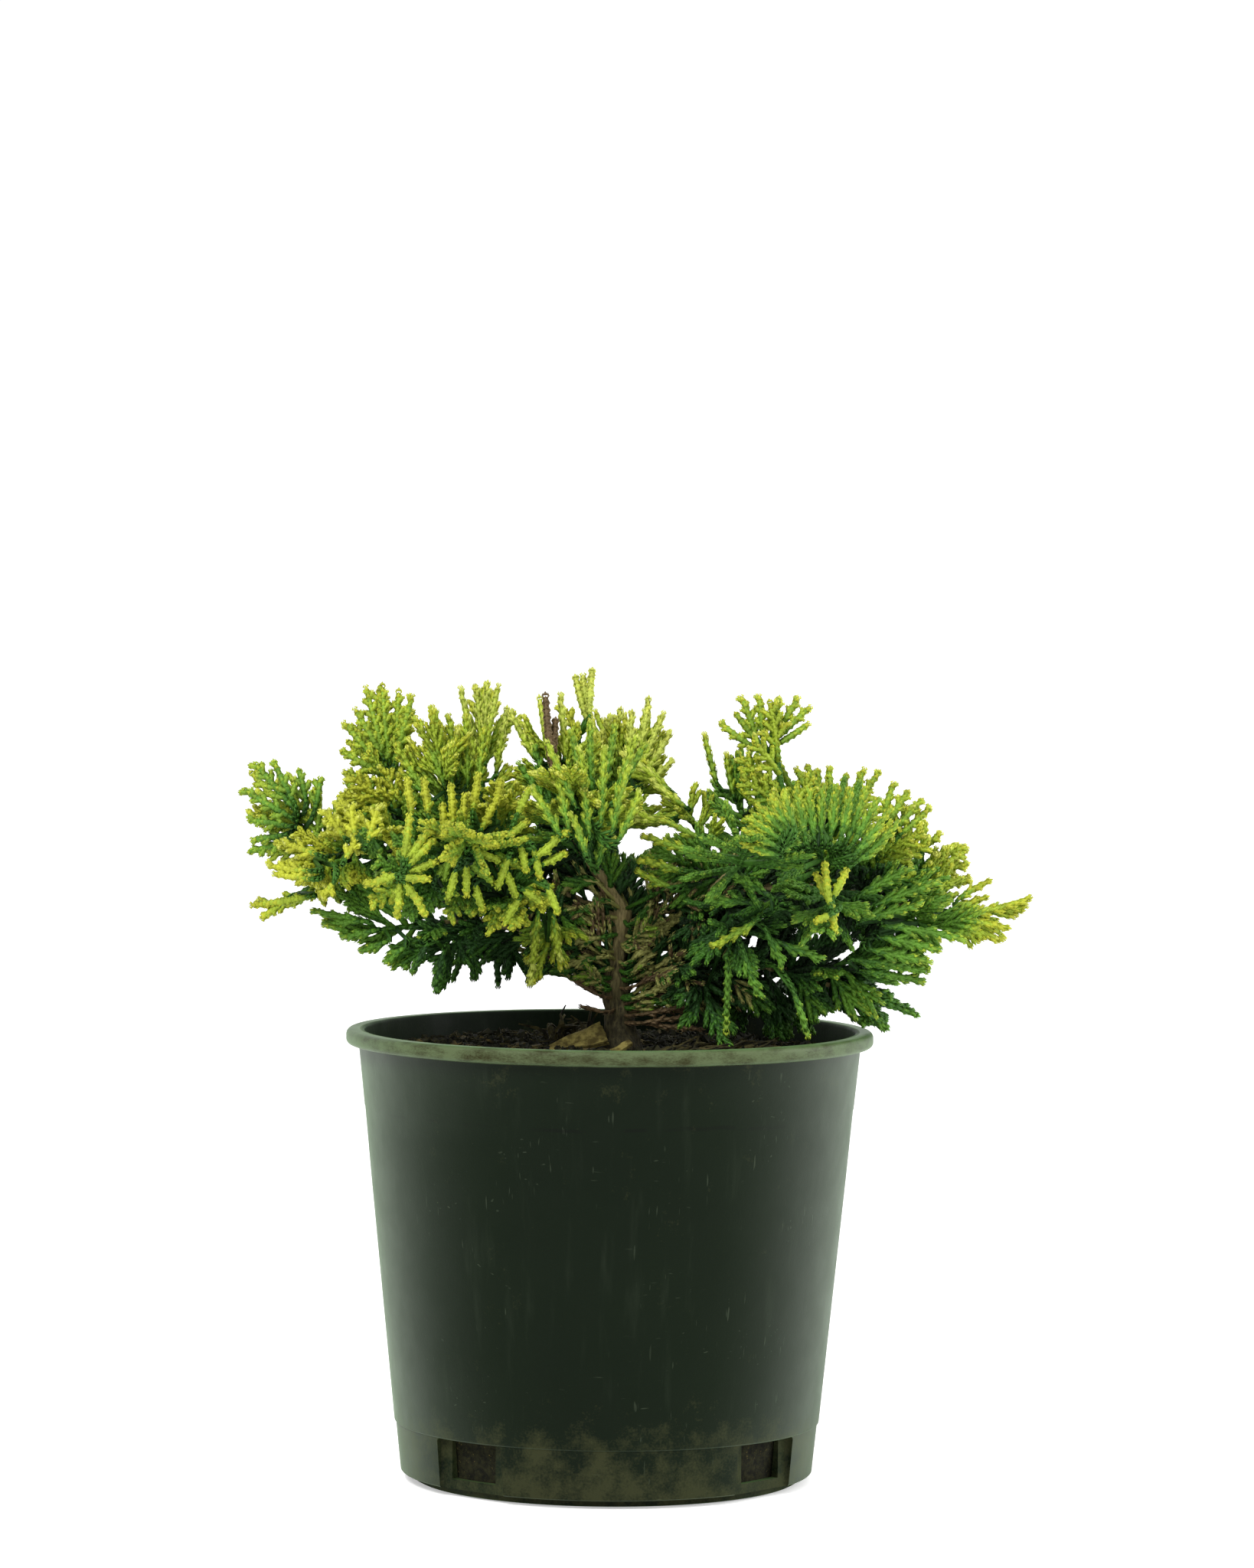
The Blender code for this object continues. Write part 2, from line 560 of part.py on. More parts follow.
def twig_balls(twig):
    """Balls along a twig, but none at its foot, which is inside the stem."""
    count = max(1, math.ceil((twig.end - twig.start).length / BALL_SPACING))
    return [(twig.start.lerp(twig.end, n / count), TWIG_RADIUS) for n in range(1, count + 1)]


class Space:
    """What already stands in the crown, as balls that know which piece they belong to."""

    def __init__(self):
        self.centres = np.empty((0, 3))
        self.radii = np.empty(0)
        self.owners = np.empty(0, dtype=int)

    def take(self, owner, balls):
        """Adds a piece's balls."""
        self.centres = np.vstack([self.centres, [tuple(centre) for centre, _ in balls]])
        self.radii = np.append(self.radii, [radius for _, radius in balls])
        self.owners = np.append(self.owners, [owner] * len(balls))

    def free(self, owner, balls):
        """Whether balls stay the gap clear of every other piece, the pot, the mix and the open sky, and past the
        root also stay out of the mass's own sprays."""
        own = self.owners == owner
        for number, (centre, radius) in enumerate(balls):
            apart = np.linalg.norm(self.centres - np.array(centre), axis=1) - self.radii
            if apart[~own].min() < radius + GAP or not over_pot(centre, radius) or before_sky(centre):
                return False
            if number > ROOT_SHARE * len(balls) and apart[own].min() < OWN_CLEARANCE * radius:
                return False
        return True


def over_pot(centre, radius):
    """Whether a ball is clear of the pot and the potting mix."""
    out = math.hypot(centre.x, centre.y)
    if centre.z - radius > POT_HEIGHT + GAP or out - radius > RIM_RADIUS + GAP:
        return True
    mouth = wall_radius(POT_HEIGHT - RIM_HEIGHT) - WALL
    return out + radius + GAP < mouth and centre.z - radius > SOIL_TOP + SOIL_LUMP


def before_sky(centre):
    """Whether a point hides sky that the photograph shows through the crown."""
    eye = Vector(EYE)
    seen = eye.lerp(centre, eye.y / (eye.y - centre.y))
    return any(((seen.x - x) / wide) ** 2 + ((seen.z - z) / high) ** 2 < 1 for x, z, wide, high in SKY)


def twig_ways(fan, number, count):
    """Where a twig leaves the stem, and two ways it might run with its spray's side and its room. The draws are
    seeded by the mass and the twig's place on the stem."""
    share = FIRST_TWIG + (1 - FIRST_TWIG) * (number + 0.5) / count
    draw = random.Random(f"{fan.mass.name} {share:.3f}")
    start, ahead, _ = fan.line.at(share)
    hand = 1 if number % 2 else -1
    ways = []
    for _ in range(2):
        angle = math.radians(FOOT_ANGLE - ANGLE_DROP * share + draw.uniform(-ANGLE_DRAW, ANGLE_DRAW))
        tilt = math.radians(draw.uniform(-TILT_DRAW, TILT_DRAW))
        across = (hand * math.cos(tilt) * fan.side + math.sin(tilt) * fan.face).normalized()
        way = (math.cos(angle) * ahead + math.sin(angle) * across).normalized()
        twist = Matrix.Rotation(math.radians(draw.uniform(-TWIST_DRAW, TWIST_DRAW)), 3, way)
        ways.append((way, twist @ across, fan.room_along(start, way)))
        hand = -hand
    return start, ways


def grow_twig(fan, owner, number, count, space):
    """A twig with a spray at its end, cut back where it isn't free, or nothing where it never is."""
    start, ways = twig_ways(fan, number, count)
    for way, side, room in ways:
        for length in [room * share for share in CUT_BACKS if room * share > SHORTEST_SPRAY]:
            spray_length = min(SPRAY_LENGTH, length)
            root = start + way * (length - spray_length)
            leaf = Spray(root, way, side, spray_length, fan.turn)
            twig = Twig(start, root + way * SPRAY_HUB * spray_length)
            balls = twig_balls(twig) + spray_balls(leaf)
            if space.free(owner, balls):
                space.take(owner, balls)
                return [twig] if length > BARE_TWIG * spray_length else [], [leaf]
    return [], []


def grow(fans, lines):
    """The twigs and sprays of every mass. The masses take turns, so that each gets a share of a crowded place."""
    space = Space()
    for line in lines:
        space.take(-1, line_balls(line))
    grown = []
    for owner, fan in enumerate(fans):
        last = fan.last_spray()
        space.take(owner, line_balls(fan.line) + spray_balls(last))
        grown.append(([], [last]))
    counts = [max(FEWEST_TWIGS, round(fan.reach / TWIG_SPACING)) for fan in fans]
    for number in range(max(counts)):
        for owner, fan in enumerate(fans):
            place = counts[owner] - 1 - number
            if place >= 0:
                twigs, sprays = grow_twig(fan, owner, place, counts[owner], space)
                grown[owner][0].extend(twigs)
                grown[owner][1].extend(sprays)
    return grown


def rod(twig, collection):
    """A straight three-sided twig."""
    axis = twig.end - twig.start
    shape = bmesh.new()
    thin = TWIG_TAPER * TWIG_RADIUS
    bmesh.ops.create_cone(shape, cap_ends=True, segments=3, radius1=TWIG_RADIUS, radius2=thin, depth=axis.length)
    turn = axis.to_track_quat("Z", "Y").to_matrix().to_4x4()
    place = Matrix.Translation(twig.start.lerp(twig.end, 0.5)) @ turn
    bmesh.ops.transform(shape, matrix=place, verts=shape.verts)
    return mesh_object("twig", shape, collection)


def blade(spray, collection):
    """A spray of scale leaves: a flat double pyramid whose rim is drawn out to the spray's outline."""
    shape = bmesh.new()
    bmesh.ops.create_uvsphere(shape, u_segments=2 * FINGERS, v_segments=2, radius=1.0)
    outline = spray_outline(spray)
    hub = spray.root + spray.way * SPRAY_HUB * spray.length
    face = spray.way.cross(spray.side).normalized()
    for vertex in shape.verts:
        if abs(vertex.co.z) > 0.5:
            vertex.co = hub + face * vertex.co.z * SPRAY_THICKNESS / 2
        else:
            corner = round(math.atan2(vertex.co.y, vertex.co.x) * FINGERS / math.pi)
            vertex.co = outline[corner % (2 * FINGERS)]
    bmesh.ops.recalc_face_normals(shape, faces=shape.faces)
    return mesh_object("spray", shape, collection)


def build_mass(fan, twigs, sprays, collection):
    """Stem, twigs and sprays of one mass fused into one solid."""
    stem = as_mesh(tube(fan.line, 4, collection), collection)
    parts = new_collection(f"parts of {fan.mass.name}")
    for twig in twigs:
        rod(twig, parts)
    for spray in sprays:
        blade(spray, parts)
    union = stem.modifiers.new("union", "BOOLEAN")
    union.operation = "UNION"
    union.operand_type = "COLLECTION"
    union.collection = parts
    union.solver = "EXACT"
    graph = bpy.context.evaluated_depsgraph_get()
    mesh = bpy.data.meshes.new_from_object(stem.evaluated_get(graph))
    stem.modifiers.clear()
    stem.data = mesh
    for obj in list(parts.objects):
        bpy.data.objects.remove(obj)
    bpy.data.collections.remove(parts)
    mesh.materials.clear()
    mesh.materials.append(material(fan.mass.tone))


def build():
    """The whole potted plant."""
    clear_scene()
    plant = new_collection("potted conifer")
    build_pot(plant)
    build_soil(plant)
    build_chip(plant)
    lines = limb_lines()
    for name, line in lines.items():
        limb = as_mesh(tube(line, 8 if name == "trunk" else 6, plant), plant)
        limb.data.materials.append(material("bark"))
    fans = [Fan(mass, lines) for mass in MASSES]
    for fan, (twigs, sprays) in zip(fans, grow(fans, lines.values())):
        build_mass(fan, twigs, sprays, plant)


build()
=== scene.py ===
# %% [markdown]
# # A dwarf conifer in a nursery pot
# The plant is a low, spreading conifer with scale leaves, golden at its tips and dark green inside, in a
# round three-litre pot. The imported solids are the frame: they give the place and reach of every limb and
# every mass of foliage. This script dresses them, one piece after another, and each piece takes its place
# from the same numbers.

# %% The frame
import json
import math
import random
from collections import namedtuple

import bpy
import numpy as np
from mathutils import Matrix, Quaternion, Vector, noise

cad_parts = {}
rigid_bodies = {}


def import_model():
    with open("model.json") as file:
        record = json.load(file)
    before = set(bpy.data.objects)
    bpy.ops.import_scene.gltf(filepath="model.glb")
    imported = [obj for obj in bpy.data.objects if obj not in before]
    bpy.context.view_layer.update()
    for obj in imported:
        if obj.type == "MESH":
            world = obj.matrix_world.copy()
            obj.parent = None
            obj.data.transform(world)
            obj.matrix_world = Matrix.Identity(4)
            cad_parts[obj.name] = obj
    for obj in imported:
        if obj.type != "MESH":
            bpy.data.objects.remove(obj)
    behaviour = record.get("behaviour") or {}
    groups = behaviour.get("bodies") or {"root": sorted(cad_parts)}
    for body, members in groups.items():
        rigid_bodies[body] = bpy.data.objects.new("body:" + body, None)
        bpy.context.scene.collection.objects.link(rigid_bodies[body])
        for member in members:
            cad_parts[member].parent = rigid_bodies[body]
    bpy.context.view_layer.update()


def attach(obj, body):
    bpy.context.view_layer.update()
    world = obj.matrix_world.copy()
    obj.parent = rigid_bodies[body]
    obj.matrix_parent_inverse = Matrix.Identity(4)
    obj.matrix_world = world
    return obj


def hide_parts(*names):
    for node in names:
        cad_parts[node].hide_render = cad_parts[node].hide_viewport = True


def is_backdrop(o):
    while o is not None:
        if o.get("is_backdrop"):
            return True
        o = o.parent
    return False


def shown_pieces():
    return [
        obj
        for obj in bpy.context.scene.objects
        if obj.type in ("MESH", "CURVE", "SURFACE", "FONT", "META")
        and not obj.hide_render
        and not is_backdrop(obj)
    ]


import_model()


# %% [markdown]
# ## Where the picture is taken from
# A long lens, about two metres in front of the plant and a little above the rim, looks slightly down. The
# object leans by less than a degree in the picture, so the camera is rolled by that much.

# %% Camera
EYE = Vector((0.0054, -2.15, 0.3405))
AIM = Vector((0.0054, 0.0, 0.2506))
ROLL = math.radians(0.5)
LENS = 137.2
SENSOR_WIDTH = 36.0
bpy.ops.object.camera_add(location=EYE)
camera = bpy.context.object
camera.data.sensor_width = SENSOR_WIDTH
camera.data.lens = LENS
camera.rotation_mode = "QUATERNION"
camera.rotation_quaternion = (AIM - EYE).to_track_quat("-Z", "Y") @ Quaternion((0, 0, 1), ROLL)
bpy.context.scene.camera = camera
print("camera at", tuple(round(x, 3) for x in camera.location), "lens", camera.data.lens)

# %% [markdown]
# ## Node helpers
# Every finish below is a node tree on one Principled shader. These helpers add a node, set its sockets and
# link it, so that each material reads as a short list. A socket takes a number, a colour or another node's
# output.

# %% Nodes
def linear(*shown):
    """A colour from 0 to 255, as a screen shows it, as the plain light values that a shader takes."""
    return tuple((x / 255 / 12.92) if x < 10.3 else ((x / 255 + 0.055) / 1.055) ** 2.4 for x in shown)


def feed(tree, node, **sockets):
    """Sets or links inputs of a node, each by its name, or by its number after an i."""
    for name, value in sockets.items():
        numbered = name[0] == "i" and name[1:].isdigit()
        socket = node.inputs[int(name[1:]) if numbered else name.replace("_", " ")]
        if isinstance(value, bpy.types.NodeSocket):
            tree.links.new(value, socket)
        elif socket.type == "RGBA":
            socket.default_value = (*value, 1.0)
        else:
            socket.default_value = value


def add_node(tree, kind, out=0, **sockets):
    """Adds a node, feeds its sockets and returns one output. Names with a leading a_ are attributes."""
    node = tree.nodes.new(kind)
    for name in [name for name in sockets if name.startswith("a_")]:
        setattr(node, name[2:], sockets.pop(name))
    feed(tree, node, **sockets)
    return node.outputs[out]


def colour_mix(tree, share, first, second):
    """Mixes two colours by a share."""
    return add_node(tree, "ShaderNodeMix", out=2, a_data_type="RGBA", i0=share, i6=first, i7=second)


def calculate(tree, operation, first, second=0.0, clamp=False):
    """One sum on two values."""
    return add_node(tree, "ShaderNodeMath", a_operation=operation, a_use_clamp=clamp, i0=first, i1=second)


def times(tree, first, second):
    """One value times another."""
    return calculate(tree, "MULTIPLY", first, second)


def plus(tree, first, second):
    """One value plus another."""
    return calculate(tree, "ADD", first, second)


def spread_to(tree, value, low, high, new_low=0.0, new_high=1.0):
    """Stretches a value from one range to another, smoothly and clamped."""
    ends = {"i1": low, "i2": high, "i3": new_low, "i4": new_high}
    return add_node(tree, "ShaderNodeMapRange", a_interpolation_type="SMOOTHSTEP", i0=value, **ends)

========

- [SET EXERCISE]: In the listing above, locate the line containing "fans = [Fan(mass, lines)" and the line containing "obj.data.transform(world)", then transcribe both and every line between them verbatim.

- [TASK RESULT]:
    fans = [Fan(mass, lines) for mass in MASSES]
    for fan, (twigs, sprays) in zip(fans, grow(fans, lines.values())):
        build_mass(fan, twigs, sprays, plant)


build()
=== scene.py ===
# %% [markdown]
# # A dwarf conifer in a nursery pot
# The plant is a low, spreading conifer with scale leaves, golden at its tips and dark green inside, in a
# round three-litre pot. The imported solids are the frame: they give the place and reach of every limb and
# every mass of foliage. This script dresses them, one piece after another, and each piece takes its place
# from the same numbers.

# %% The frame
import json
import math
import random
from collections import namedtuple

import bpy
import numpy as np
from mathutils import Matrix, Quaternion, Vector, noise

cad_parts = {}
rigid_bodies = {}


def import_model():
    with open("model.json") as file:
        record = json.load(file)
    before = set(bpy.data.objects)
    bpy.ops.import_scene.gltf(filepath="model.glb")
    imported = [obj for obj in bpy.data.objects if obj not in before]
    bpy.context.view_layer.update()
    for obj in imported:
        if obj.type == "MESH":
            world = obj.matrix_world.copy()
            obj.parent = None
            obj.data.transform(world)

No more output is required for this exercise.